● EXERCISE AIM
Pull out every line containing the string "before".

————

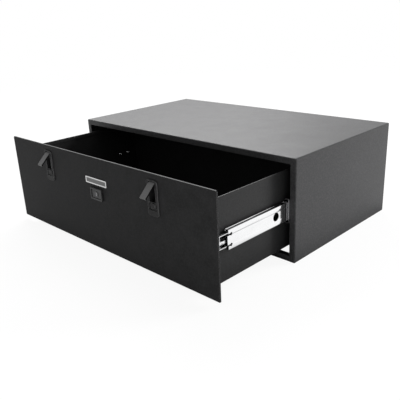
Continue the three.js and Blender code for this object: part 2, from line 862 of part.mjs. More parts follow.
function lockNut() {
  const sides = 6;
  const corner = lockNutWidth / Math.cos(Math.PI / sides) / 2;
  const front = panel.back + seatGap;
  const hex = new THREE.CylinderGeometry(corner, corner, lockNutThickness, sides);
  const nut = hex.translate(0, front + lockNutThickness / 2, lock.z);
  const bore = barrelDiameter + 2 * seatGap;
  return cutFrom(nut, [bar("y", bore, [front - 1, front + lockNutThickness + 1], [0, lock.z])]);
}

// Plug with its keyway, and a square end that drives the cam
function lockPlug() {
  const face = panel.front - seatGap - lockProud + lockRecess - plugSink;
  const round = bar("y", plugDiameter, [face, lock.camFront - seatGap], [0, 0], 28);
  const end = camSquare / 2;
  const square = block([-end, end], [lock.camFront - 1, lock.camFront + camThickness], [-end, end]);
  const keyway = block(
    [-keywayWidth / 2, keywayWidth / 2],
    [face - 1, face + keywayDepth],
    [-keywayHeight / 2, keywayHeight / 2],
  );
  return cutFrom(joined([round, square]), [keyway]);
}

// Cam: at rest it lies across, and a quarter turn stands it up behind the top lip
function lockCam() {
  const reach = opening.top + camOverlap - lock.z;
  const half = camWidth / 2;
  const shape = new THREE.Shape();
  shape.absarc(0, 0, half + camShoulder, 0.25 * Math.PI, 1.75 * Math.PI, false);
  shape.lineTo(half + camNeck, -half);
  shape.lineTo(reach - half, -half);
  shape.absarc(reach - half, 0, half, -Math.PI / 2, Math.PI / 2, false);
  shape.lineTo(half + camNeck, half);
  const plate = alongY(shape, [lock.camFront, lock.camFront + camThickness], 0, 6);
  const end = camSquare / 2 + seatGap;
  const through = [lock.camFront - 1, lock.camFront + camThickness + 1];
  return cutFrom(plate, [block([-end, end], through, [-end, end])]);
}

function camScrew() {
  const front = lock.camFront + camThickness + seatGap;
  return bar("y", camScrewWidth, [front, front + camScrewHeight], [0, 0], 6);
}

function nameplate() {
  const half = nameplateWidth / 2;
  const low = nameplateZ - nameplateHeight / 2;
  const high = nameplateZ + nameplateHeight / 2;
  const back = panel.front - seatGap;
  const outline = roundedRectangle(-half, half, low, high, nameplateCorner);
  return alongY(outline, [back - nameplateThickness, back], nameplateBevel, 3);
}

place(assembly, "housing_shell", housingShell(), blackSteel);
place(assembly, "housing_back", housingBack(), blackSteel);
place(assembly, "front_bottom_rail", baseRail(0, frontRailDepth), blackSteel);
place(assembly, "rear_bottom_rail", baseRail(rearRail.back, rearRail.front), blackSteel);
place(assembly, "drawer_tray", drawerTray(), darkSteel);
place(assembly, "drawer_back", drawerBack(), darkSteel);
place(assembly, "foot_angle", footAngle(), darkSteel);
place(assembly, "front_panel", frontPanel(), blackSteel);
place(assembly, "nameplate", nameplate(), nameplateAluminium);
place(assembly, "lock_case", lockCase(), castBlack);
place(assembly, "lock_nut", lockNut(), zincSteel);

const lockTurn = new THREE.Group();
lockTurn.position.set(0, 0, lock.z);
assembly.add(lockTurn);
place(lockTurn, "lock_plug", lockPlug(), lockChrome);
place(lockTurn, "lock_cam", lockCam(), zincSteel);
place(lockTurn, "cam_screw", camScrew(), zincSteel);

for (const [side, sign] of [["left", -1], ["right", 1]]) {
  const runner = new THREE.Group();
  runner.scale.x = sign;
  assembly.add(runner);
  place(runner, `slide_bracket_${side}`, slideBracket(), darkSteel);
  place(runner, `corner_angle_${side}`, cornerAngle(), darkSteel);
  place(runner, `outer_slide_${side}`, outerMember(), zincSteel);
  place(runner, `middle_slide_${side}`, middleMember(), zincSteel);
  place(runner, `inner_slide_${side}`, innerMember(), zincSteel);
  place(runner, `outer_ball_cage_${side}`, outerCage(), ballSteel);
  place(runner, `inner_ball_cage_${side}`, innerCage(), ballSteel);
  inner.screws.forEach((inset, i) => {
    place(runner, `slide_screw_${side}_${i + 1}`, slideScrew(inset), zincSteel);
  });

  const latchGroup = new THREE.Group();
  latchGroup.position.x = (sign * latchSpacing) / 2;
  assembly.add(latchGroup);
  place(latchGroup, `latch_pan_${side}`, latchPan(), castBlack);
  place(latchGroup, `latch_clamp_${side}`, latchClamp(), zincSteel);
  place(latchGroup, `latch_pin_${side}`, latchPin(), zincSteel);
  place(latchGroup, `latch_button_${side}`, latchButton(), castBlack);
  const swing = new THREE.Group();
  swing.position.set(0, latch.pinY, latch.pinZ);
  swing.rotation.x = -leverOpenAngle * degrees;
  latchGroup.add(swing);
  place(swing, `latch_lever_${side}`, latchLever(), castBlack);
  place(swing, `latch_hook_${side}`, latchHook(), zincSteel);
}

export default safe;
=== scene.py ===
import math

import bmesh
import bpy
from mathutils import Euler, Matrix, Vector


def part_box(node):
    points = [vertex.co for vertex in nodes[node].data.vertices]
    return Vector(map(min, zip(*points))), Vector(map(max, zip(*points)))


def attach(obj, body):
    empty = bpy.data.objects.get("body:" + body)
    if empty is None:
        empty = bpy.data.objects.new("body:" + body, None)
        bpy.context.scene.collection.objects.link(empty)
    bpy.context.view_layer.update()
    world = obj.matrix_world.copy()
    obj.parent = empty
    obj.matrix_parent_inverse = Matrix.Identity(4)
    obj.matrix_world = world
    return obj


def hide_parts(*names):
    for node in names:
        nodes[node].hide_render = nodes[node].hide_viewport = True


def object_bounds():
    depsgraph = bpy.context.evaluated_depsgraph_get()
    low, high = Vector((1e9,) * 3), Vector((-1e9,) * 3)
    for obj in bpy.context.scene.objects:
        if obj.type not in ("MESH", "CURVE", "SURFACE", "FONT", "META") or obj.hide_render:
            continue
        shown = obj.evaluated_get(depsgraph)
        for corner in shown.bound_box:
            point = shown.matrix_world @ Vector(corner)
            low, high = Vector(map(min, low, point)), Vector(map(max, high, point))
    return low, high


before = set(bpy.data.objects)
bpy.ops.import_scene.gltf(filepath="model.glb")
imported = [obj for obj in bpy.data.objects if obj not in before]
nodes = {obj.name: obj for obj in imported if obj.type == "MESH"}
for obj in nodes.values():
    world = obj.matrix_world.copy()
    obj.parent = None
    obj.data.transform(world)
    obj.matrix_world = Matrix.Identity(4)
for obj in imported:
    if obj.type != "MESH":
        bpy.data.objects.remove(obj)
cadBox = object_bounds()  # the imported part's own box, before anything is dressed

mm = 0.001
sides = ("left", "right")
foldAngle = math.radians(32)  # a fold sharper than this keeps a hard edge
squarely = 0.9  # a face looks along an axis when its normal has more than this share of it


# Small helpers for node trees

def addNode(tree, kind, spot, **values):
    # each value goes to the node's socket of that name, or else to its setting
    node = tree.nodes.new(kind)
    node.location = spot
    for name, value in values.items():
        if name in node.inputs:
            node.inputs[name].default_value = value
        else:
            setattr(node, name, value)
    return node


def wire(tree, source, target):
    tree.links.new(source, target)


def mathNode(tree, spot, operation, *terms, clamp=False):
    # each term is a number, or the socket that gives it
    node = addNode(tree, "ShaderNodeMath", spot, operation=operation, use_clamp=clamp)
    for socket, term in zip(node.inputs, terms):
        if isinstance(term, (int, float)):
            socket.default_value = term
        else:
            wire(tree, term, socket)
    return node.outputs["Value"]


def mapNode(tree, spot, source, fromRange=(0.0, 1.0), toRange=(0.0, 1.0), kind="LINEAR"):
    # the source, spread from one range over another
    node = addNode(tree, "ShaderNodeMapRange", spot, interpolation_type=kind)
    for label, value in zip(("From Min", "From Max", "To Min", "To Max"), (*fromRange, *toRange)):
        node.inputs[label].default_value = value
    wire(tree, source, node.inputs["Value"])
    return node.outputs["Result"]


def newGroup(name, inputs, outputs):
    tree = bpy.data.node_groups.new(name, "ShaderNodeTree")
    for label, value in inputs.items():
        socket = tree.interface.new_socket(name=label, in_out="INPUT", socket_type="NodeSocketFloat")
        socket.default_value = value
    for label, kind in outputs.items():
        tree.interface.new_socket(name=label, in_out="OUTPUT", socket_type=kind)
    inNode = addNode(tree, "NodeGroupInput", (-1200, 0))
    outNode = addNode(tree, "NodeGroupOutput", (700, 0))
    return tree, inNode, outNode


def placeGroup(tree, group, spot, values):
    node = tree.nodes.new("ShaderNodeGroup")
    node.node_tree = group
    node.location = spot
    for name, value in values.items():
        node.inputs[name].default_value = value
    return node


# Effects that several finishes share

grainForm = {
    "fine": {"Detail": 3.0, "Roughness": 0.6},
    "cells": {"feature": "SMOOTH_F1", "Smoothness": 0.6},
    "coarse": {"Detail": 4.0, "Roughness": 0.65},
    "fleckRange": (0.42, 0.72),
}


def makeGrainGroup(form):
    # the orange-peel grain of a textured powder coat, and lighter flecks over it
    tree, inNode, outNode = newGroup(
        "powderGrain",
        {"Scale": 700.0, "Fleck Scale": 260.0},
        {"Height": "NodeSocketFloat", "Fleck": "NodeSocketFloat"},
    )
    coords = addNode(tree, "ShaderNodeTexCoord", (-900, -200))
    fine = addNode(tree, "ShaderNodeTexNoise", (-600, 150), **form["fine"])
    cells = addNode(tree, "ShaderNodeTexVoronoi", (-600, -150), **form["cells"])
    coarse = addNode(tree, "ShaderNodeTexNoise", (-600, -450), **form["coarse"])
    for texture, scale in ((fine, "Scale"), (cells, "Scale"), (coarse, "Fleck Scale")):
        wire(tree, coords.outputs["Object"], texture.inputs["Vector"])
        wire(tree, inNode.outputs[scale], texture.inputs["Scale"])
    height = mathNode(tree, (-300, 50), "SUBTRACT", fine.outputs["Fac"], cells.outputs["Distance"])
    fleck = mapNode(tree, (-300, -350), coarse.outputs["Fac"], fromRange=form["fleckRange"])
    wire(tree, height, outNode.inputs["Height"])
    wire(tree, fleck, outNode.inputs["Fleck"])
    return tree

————

● CORRECT RESPONSE
before = set(bpy.data.objects)
imported = [obj for obj in bpy.data.objects if obj not in before]
cadBox = object_bounds()  # the imported part's own box, before anything is dressed